Another hit had punctured the hull, cutting through a corner of the control room and spraying it with superheated plasma.  Sanders charred corpse lay crumpled in the corner.

“Shit.  May your Engineer keep you, Vel.”  Shaking his head, Thomas switched to the engineering frequency. “Engineering, Power Room Three.  I need a particle engineering rating here.”

“No can do, Power Room Three.”

“Look,” Thomas said, “I can get this thing back up, but I lost my partner.  I need someone to run the board while I work the hardware, or someone to work the hardware while I run the board.  Either way, I can’t do it alone.”

“You’re going to have to.  Nobody’s available.”

“The access gangway is gone.” Thomas felt his voice rising. “I had to climb up the support structure to get in here.  I can’t….”

“You’ll have to.  Nobody’s available.  Now do your job and clear this frequency.”

Thomas shut off the com link. “Right.  And fuck you too.” He wriggled the rest of the way into the control room.

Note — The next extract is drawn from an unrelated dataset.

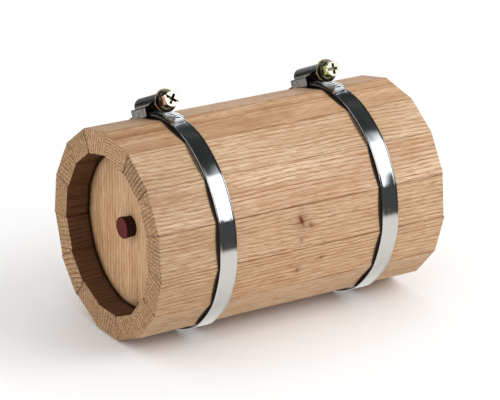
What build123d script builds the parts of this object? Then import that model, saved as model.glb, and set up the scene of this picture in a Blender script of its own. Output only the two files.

The control board revealed its secrets to his probing hands.  The telltales revealed where the power feeds were damaged and he rapidly worked out where he’d have to install bypass cable to get Kailani back up.  He would have to drop back down to the power room to supervise the work crew in making the repairs then climb back up into the control room to test them and restore power.  He could do it. It would just take forever.

He did not have forever.  The near miss of an antimatter warhead sprayed plasma into the power room so fast he did not have time to realize he was dead.

One thought on “The Church of the Holy Engineer”

  1. I use the Engineer as a religious term in The Book Of Lost Doors, but I took my inspiration from Clive Barker’s “The Hellbound Heart”.

    There is a catchphrase that several of my characters use, “Blessed is the Engineer, and blessed are the works of His hands.”